Physicians’ fallability
Sure, working in the ER can be among the most demanding of all assignments that doctors take on. Treating patients who are grievously ill or injured and who may be in excruciating pain — a condition in itself that demands more remedies, as an expansive series in USA Today has found — can be a formidable task, especially given time and resource limits.
Alas, doctors are human, and research shows they are all too fallible. In pre-pandemic times, experts found that medical errors claimed the lives of roughly 685 Americans per day — more people than died of respiratory disease, accidents, stroke, and Alzheimer’s. That estimate came from researchers led by a professor of surgery at Johns Hopkins. Medical blunders have only worsened as the pandemic overwhelmed the U.S. health care system, reported Becker’s Hospital Review, an industry news outlet.

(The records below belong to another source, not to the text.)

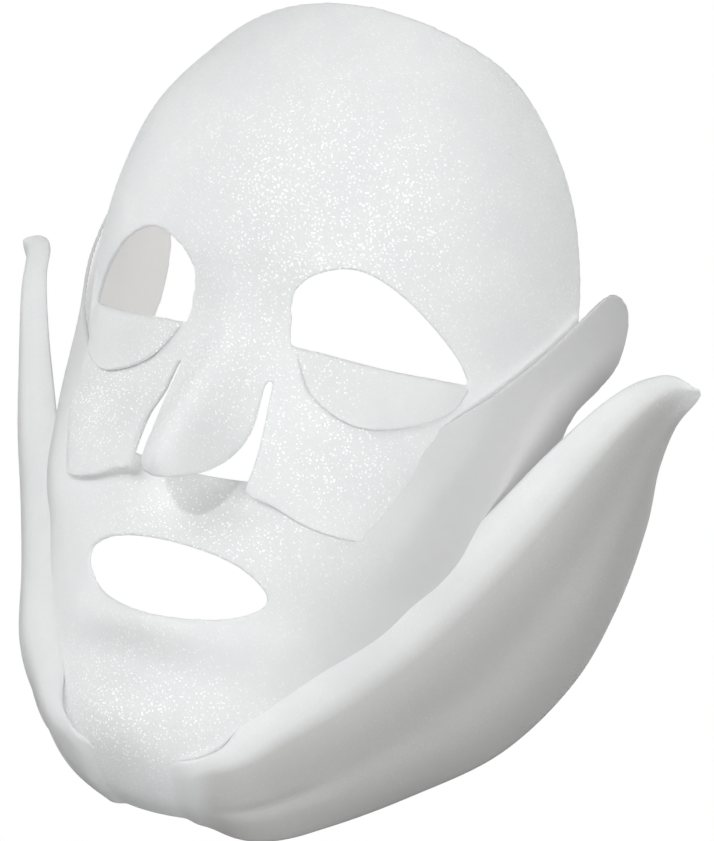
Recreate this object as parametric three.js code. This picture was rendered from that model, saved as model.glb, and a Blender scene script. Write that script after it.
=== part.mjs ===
// A two-piece gel sheet mask in its worn shape, with nothing under it. The upper sheet covers the forehead, temples
// and cheeks. The lower sheet covers the upper lip and chin, and divides at each side into a cheek wing, which ends in
// an ear tab, and a jaw wing.
// Millimetres, +Z up, the face looks towards -Y, the wearer's left is +X, and the origin is midway between the ears.
import * as THREE from 'three';

// Driving dimensions, in mm
const SHEET = 1.2; // thickness of the gel
const SEAM = 0.3; // gap left open at a crease
const LAYER_GAP = 0.4; // gap between a folded flap and the sheet under it
const LOBE_LIFT = 2.6; // how far the cheek lobes stand off the head, over the lower sheet
const WING_LIFT = 2.8; // how far the cheek wings stand off the head, over the upper sheet
const AXIS_Y = -10; // the head form's upright axis
const RADIUS = 86; // nominal head radius, which turns an angle into a distance around the head
const CELL = 5.2; // mesh spacing on the sheets
const FINE_CELL = 3.4; // mesh spacing on the nose flap, the eye flaps and the ear tabs
const WING_STEPS = [26, 9]; // mesh cells along and across a jaw wing

// Where the two sheets divide, as distances around and along the head form
const NOSE_CREASE = 4; // height of the crease across the bridge of the nose
const LID_CREASE = 14.5; // height of the crease along the lower lid
const WING_ROOT = 48.5; // distance around the head to where a cheek wing starts to rise over the upper sheet
const TAB_CREASE = 87; // distance around the head to the crease of an ear tab
const CHIN_CREASE = 14.5; // distance around the head to the crease of a jaw wing
const CHIN_SLIT = -100; // where the slit beside the chin ends
const CHIN_HEM = -118; // the lower sheet's bottom edge, under the chin

// Where one layer rides over another, each rise is spread over a strip this wide
const LOBE_RISE = [-2, -12]; // heights between which a cheek lobe lifts off the head
const LOBE_SIDE = [58, 50]; // distances around the head between which a cheek lobe lifts off
const WING_RISE = [-42, -26]; // heights between which a cheek wing lifts off
const WING_RUN = 7; // distance over which a cheek wing lifts off behind its root
const JAW_GAP = 1.2; // gap between a jaw wing's crease and the chin

// Sections through the head form, from the top of the forehead to under the chin. `along` is the place on the front
// profile, which is its height down to the chin, y and z are the front point, width is half the width at the axis,
// sideZ is the height there, and round is the exponent of the section's superellipse.
const SECTIONS = [
  { along: -132, y: -56, z: -110, width: 44, sideZ: -84, round: 2.0 },
  { along: -118, y: -72, z: -108, width: 48, sideZ: -76, round: 2.0 },
  { along: -106, y: -84, z: -104, width: 51, sideZ: -70, round: 2.0 },
  { along: -94, y: -93, z: -94, width: 54, sideZ: -63, round: 2.05 },
  { along: -75, y: -97, z: -75, width: 59, sideZ: -53, round: 2.1 },
  { along: -55, y: -98, z: -55, width: 64, sideZ: -44, round: 2.2 },
  { along: -35, y: -98, z: -35, width: 68, sideZ: -31, round: 2.3 },
  { along: -12, y: -97, z: -12, width: 71, sideZ: -11, round: 2.3 },
  { along: 14, y: -97, z: 14, width: 73, sideZ: 14, round: 2.3 },
  { along: 32, y: -100, z: 32, width: 74, sideZ: 32, round: 2.3 },
  { along: 52, y: -101, z: 52, width: 73, sideZ: 52, round: 2.3 },
  { along: 72, y: -98, z: 72, width: 68, sideZ: 72, round: 2.3 },
  { along: 90, y: -89, z: 90, width: 57, sideZ: 90, round: 2.25 },
  { along: 105, y: -77, z: 105, width: 45, sideZ: 104, round: 2.2 },
  { along: 116, y: -64, z: 116, width: 33, sideZ: 113, round: 2.2 },
];

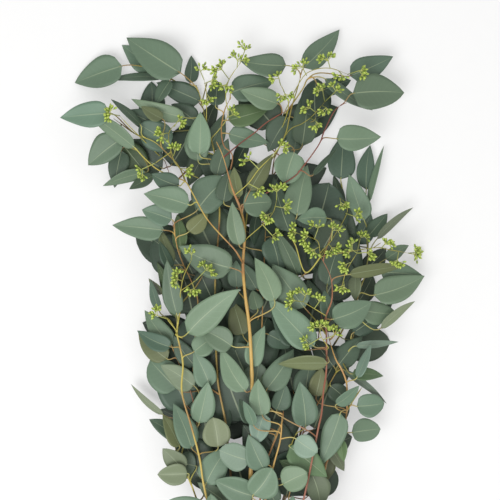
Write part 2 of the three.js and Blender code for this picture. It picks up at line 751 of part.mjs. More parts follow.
// A knot with five club-shaped buds: an eight-faced knot whose faces, all but the three that the stalk
// is nearest to, grow into buds.
const knotCorners = [[1, 0, 0], [0, 1, 0], [-1, 0, 0], [0, -1, 0], [0, 0, 1], [0, 0, -1]];
const knotFaces = [[0, 1, 4], [1, 2, 4], [2, 3, 4], [3, 0, 4], [1, 0, 5], [2, 1, 5], [3, 2, 5], [0, 3, 5]];
const bareFaces = 3;
const budShoulder = 0.62; // where a bud is thickest, as a share of its reach
function knot(centre, stalkDirection) {
  const turn = new THREE.Matrix4().makeRotationZ(between(0, Math.PI));
  const middle = new THREE.Vector3(...centre);
  const corners = knotCorners.map((corner) => new THREE.Vector3(...corner).applyMatrix4(turn));
  const faces = knotFaces.map((face) => {
    const way = face.reduce((sum, i) => sum.add(corners[i]), new THREE.Vector3()).normalize();
    return { face, way, facing: way.x * stalkDirection[0] + way.y * stalkDirection[1] - way.z * 0.5 };
  });
  faces.sort((a, b) => b.facing - a.facing);
  const points = corners.map((corner) => corner.clone().multiplyScalar(knotRadius).add(middle).toArray());
  const mesh = faces.slice(0, bareFaces).map(({ face }) => face);
  for (const { face, way } of faces.slice(bareFaces)) {
    const reach = budReach * between(0.88, 1);
    const first = points.length;
    for (const i of face) {
      const off = corners[i].clone().addScaledVector(way, -corners[i].dot(way)).normalize();
      points.push(off.multiplyScalar(budRadius).addScaledVector(way, reach * budShoulder).add(middle).toArray());
    }
    points.push(way.clone().multiplyScalar(reach).add(middle).toArray());
    face.forEach((corner, i) => {
      const next = (i + 1) % 3;
      mesh.push([corner, face[next], first + next], [corner, first + next, first + i]);
      mesh.push([first + i, first + next, first + 3]);
    });
  }
  return geometryOf(points, mesh);
}

// ---- Building one piece of the bunch ----
const budDrop = budReach * Math.sqrt(1 / 3) + budRadius; // from a knot's middle down to its lowest bud

// The cells under a knot, from its middle.
const knotCells = [];
for (let across = -budReach; across <= budReach; across += reliefCell) {
  for (let along = -budReach; along <= budReach; along += reliefCell) {
    if (across ** 2 + along ** 2 <= budReach ** 2) knotCells.push([across, along]);
  }
}
const heightUnderKnot = (x, y) => Math.max(...knotCells.map(([across, along]) => topAt(x + across, y + along)));

// The way of a stem: straight through the band, then along its route.
function stemWay([column], route) {
  const x = column * stemPitch;
  const start = cutEnd + cutStagger * ((laidStems.length * 3) % 4);
  return [[x, start], ...smoothWay([[x, straightUntil], ...route], stemStep)];
}

// Opposite leaves along a way.
function pairedLeaves(way, [first, last, count, length, width]) {
  const leaves = [];
  for (let k = 0; k < count; k += 1) {
    const at = (first + (last - first) * k / (count - 1)) * (way.length - 1);
    const i = Math.min(Math.floor(at), way.length - 2);
    const [x, y] = mix(way[i], way[i + 1], at - i);
    const forward = heading(way[i], way[i + 1]);
    for (const side of [-1, 1]) {
      const angle = Math.atan2(forward[1], forward[0]) + side * between(0.8, 1.15);
      const [dx, dy] = [Math.cos(angle), Math.sin(angle)];
      const reach = length * between(0.88, 1.08);
      leaves.push([x + dx * 7, y + dy * 7, x + dx * reach, y + dy * reach, width * between(0.88, 1.08)]);
    }
  }
  return leaves;
}

function layPiece({ place, wood, pairs, under = [], over = [], knots }) {
  const row = place ? place[1] : undefined;
  const isBuds = knots !== undefined;
  const radii = place ? [stemRadius, stemTipRadius] : [twigRadius, twigTipRadius];
  const sideRadii = isBuds ? [stalkRadius, stalkRadius] : [twigRadius, twigTipRadius];
  const slope = isBuds ? stalkSlope : place ? stemSlope : twigSlope;
  const lowBlades = under.map((spec) => layBlade(spec));
  const ways = [];
  wood.forEach((route, i) => {
    if (i === 0) {
      const way = place ? stemWay(place, route) : smoothWay(route, twigStep);
      ways.push(layWay(way, isBuds ? stalkRadius : radii[0], slope, row));
      return;
    }
    const start = rootFor(route[0], [0, 0], ways, 0);
    const way = smoothWay([[start[0], start[1]], ...route.slice(1)], twigStep);
    ways.push(layWay(way, sideRadii[0], isBuds ? stalkSlope : twigSlope, undefined, start[2]));
  });
  ways.forEach((way, i) => raiseAlong(way, i === 0 && !isBuds ? radii[0] : sideRadii[0]));
  if (place) laidStems.push(ways[0]);
  const solids = ways.map((way, i) => {
    if (i === 0 && place) return bar(way, ...radii, stemSides);
    return isBuds ? bar(way, stalkRadius, stalkRadius, 4) : bar(way, ...sideRadii, twigSides);
  });
  const grow = (blade) => {
    const end = [...blade.base, blade.heightAt(0, 0)];
    const near = rootFor(end, blade.heading, ways);
    const root = rootFor(end, blade.heading, ways, Math.max(stalkShortest, stalkLean * Math.abs(end[2] - near[2])));
    solids.push(leaf(blade, layStalk(root, end, blade.heading)));
  };
  lowBlades.forEach(grow);
  const upper = pairs ? [...pairedLeaves(ways[0], pairs), ...over] : over;
  for (const spec of upper) {
    const root = rootFor([spec[0], spec[1]], heading([spec[0], spec[1]], [spec[2], spec[3]]), ways);
    grow(layBlade(spec, root));
  }
  const centres = (knots ?? []).map(([x, y]) => [x, y, heightUnderKnot(x, y) + clearance + budDrop]);
  for (const centre of centres) {
    const root = rootFor(centre, [0, 0], ways);
    const forward = heading(root, centre);
    solids.push(bar(layStalk(root, centre, forward), stalkRadius, stalkRadius, 3));
    solids.push(knot(centre, [-forward[0], -forward[1]]));
  }
  for (const [x, y, height] of centres) {
    for (const [across, along] of knotCells) raise(x + across, y + along, height + budDrop);
  }
  return wasm.Manifold.union(solids.map(solidOf));
}

// ---- Band ----
// The outline around the stems' rows, off by a margin: a rounded six-sided ring in X and Z.
function bandOutline(margin) {
  const cornerPoints = 4;
  const rows = [[1, 0], [1.5, 1], [1, 2], [-1, 2], [-1.5, 1], [-1, 0]];
  const firstAngles = [-90, -30, 30, 90, 150, 210];
  const points = [];
  rows.forEach(([column, row], corner) => {
    for (let k = 0; k < cornerPoints; k += 1) {
      const angle = THREE.MathUtils.degToRad(firstAngles[corner] + 60 * k / (cornerPoints - 1));
      points.push(new THREE.Vector2(
        column * stemPitch + margin * Math.cos(angle),
        rowHeight(row) + margin * Math.sin(angle),
      ));
    }
  });
  return points;
}

function band() {
  const shape = new THREE.Shape(bandOutline(stemRadius + bandFit + bandThickness));
  shape.holes.push(new THREE.Path(bandOutline(stemRadius + bandFit)));
  const ring = new THREE.ExtrudeGeometry(shape, { depth: bandWidth, bevelEnabled: false, steps: 1 });
  ring.rotateX(Math.PI / 2);
  ring.translate(0, bandWidth / 2, 0);
  ring.deleteAttribute("normal");
  ring.deleteAttribute("uv");
  return ring;
}

// ---- Assembly ----
const finishes = {
  stem: new THREE.MeshStandardMaterial({ name: "stem", color: 0xb08a55, roughness: 0.75, metalness: 0 }),
  leaf: new THREE.MeshStandardMaterial({ name: "leaf", color: 0x7d977f, roughness: 0.8, metalness: 0 }),
  bud: new THREE.MeshStandardMaterial({ name: "bud", color: 0xa6b653, roughness: 0.7, metalness: 0 }),
  band: new THREE.MeshStandardMaterial({ name: "band", color: 0xb9a582, roughness: 0.6, metalness: 0 }),
};

function meshOf(name, solid, finish) {
  const { vertProperties, triVerts } = solid.getMesh();
  const geometry = new THREE.BufferGeometry();
  geometry.setAttribute("position", new THREE.BufferAttribute(new Float32Array(vertProperties), 3));
  geometry.setIndex(new THREE.BufferAttribute(new Uint32Array(triVerts), 1));
  geometry.computeVertexNormals();
  const mesh = new THREE.Mesh(geometry, finish);
  mesh.name = name;
  return mesh;
}

const bunch = new THREE.Group();
bunch.name = "eucalyptus_bunch";
for (const piece of plan) {
  const finish = piece.knots ? finishes.bud : finishes.leaf;
  bunch.add(meshOf(piece.name, layPiece(piece), finish));
}
const bandMesh = new THREE.Mesh(band(), finishes.band);
bandMesh.name = "band";
bunch.add(bandMesh);

const bounds = new THREE.Box3().setFromObject(bunch, true);
const middle = bounds.getCenter(new THREE.Vector3());
for (const mesh of bunch.children) {
  mesh.geometry.translate(-middle.x, -middle.y, -bounds.min.z);
  mesh.geometry.computeVertexNormals();
}

export default bunch;
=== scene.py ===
"""A tied bunch of seeded eucalyptus, lying on a pale table and seen from above.

The bunch is laid down from the bottom up, as its CAD frame is: every stem, leaf and spray of buds has
its place in plan, and takes its height from a relief of what already lies there. Plan sizes are in
millimetres, +Y along the stems; the meshes are in metres, in the frame's own place.
"""

from __future__ import annotations

import json
import logging
import math
from collections.abc import Callable
from dataclasses import dataclass, field, replace
from enum import Enum

import bpy
import numpy as np
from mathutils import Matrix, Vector

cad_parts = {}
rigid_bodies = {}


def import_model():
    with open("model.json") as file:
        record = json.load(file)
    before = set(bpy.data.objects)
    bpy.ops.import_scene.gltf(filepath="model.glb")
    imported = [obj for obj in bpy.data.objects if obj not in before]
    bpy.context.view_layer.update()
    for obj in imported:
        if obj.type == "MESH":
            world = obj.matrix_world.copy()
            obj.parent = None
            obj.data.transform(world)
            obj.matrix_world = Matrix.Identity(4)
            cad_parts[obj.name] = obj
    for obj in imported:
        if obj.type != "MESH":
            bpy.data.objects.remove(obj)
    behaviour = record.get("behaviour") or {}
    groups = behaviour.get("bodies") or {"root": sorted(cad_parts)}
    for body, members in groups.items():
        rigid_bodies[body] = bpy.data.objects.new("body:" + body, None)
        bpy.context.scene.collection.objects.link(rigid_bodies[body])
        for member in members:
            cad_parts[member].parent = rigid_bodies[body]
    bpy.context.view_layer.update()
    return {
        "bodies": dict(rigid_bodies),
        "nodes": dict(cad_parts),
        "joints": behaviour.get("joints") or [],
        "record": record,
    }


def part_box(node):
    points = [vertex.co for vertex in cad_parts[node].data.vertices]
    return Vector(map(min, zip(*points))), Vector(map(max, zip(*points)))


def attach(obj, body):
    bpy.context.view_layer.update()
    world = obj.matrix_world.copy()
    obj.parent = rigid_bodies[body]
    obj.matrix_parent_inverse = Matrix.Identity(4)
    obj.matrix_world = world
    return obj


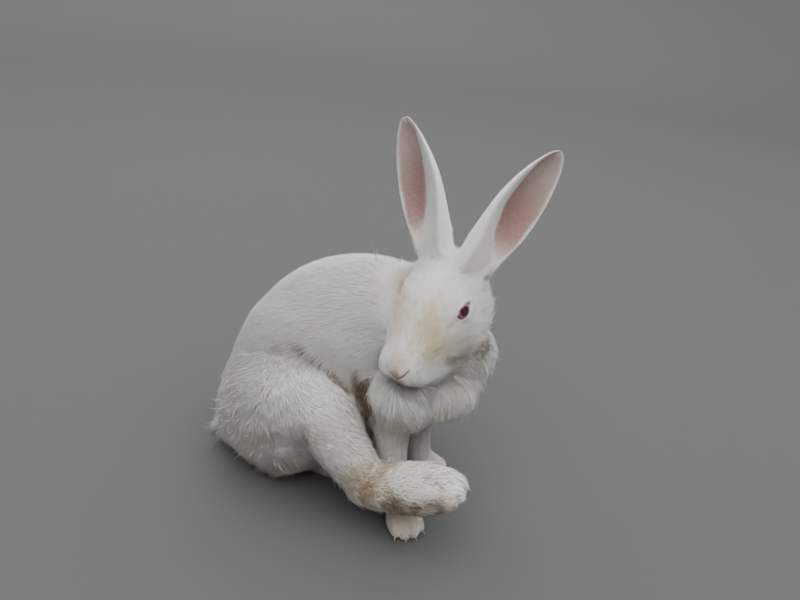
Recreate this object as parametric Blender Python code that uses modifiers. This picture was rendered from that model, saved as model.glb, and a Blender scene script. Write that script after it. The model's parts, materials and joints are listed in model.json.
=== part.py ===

As for doctors’ role in determining the fundamental causes of what may be wrong with us, the Society to Improve Diagnosis in Medicine has provided disconcerting data. These researchers, health care providers, advocates, and others who seek to improve practices in the field to benefit patient safety, reported this earlier of misdiagnoses:
“Every nine minutes, someone in a U.S. hospital dies due to a medical diagnosis that was wrong or delayed. Roughly one in 10 patients with a serious disease is initially misdiagnosed. Diagnostic errors affect an estimated 12 million Americans each year and likely cause more harm to patients than all other medical errors combined. Misdiagnoses boost medical costs through unnecessary tests, malpractice claims, and costs of treating patients who were sicker than diagnosed or didn’t have the diagnosed condition.”
Patients and their loved ones, especially in medical emergencies, may not be well positioned to push their doctors for their best — insisting that they pay attention to the sick or injured individual before them, as well as answering careful, reasonable, but detailed and insistent questions about any tests, procedures, or diagnoses offered. We can’t put doctors and nurses on a pedestal, protecting them from providing patients their fundamental right to informed consent. This means they are told clearly and fully all the vital facts they need to make an intelligent decision about what treatments to have, where to get them, and from whom.
This also may mean that, conditions allowing, patients seeking out second or third opinions about their diagnoses and prospective treatment, notably if it is especially complex, uncertain, and costly. Good doctors understand patients’ desires to know as much as they can and to help determine the course of their medical treatment, including by consulting other physicians. As the Johns Hopkins study found, misdiagnoses posed an important but lesser peril in academic medical centers and teaching hospitals, likely because ER doctors in such facilities were more likely to consult with high-powered specialists who were their colleagues to tap their knowledge and experience about atypical cases.
Doctors make mistakes, and, by and large, patients and others in the public, as well as the law, recognizes that medical caregivers should not be unreasonably punished for error. But bad doctors, including those who repeatedly err in judgments on patients’ conditions and treatments, must be held accountable. Research shows that medical malpractice lawsuits provide one sound option to do so.
We have much work to do to improve diagnoses and to ensure that the medical care everyone in the richest nation in the world receives is safe, accessible, affordable, and excellent.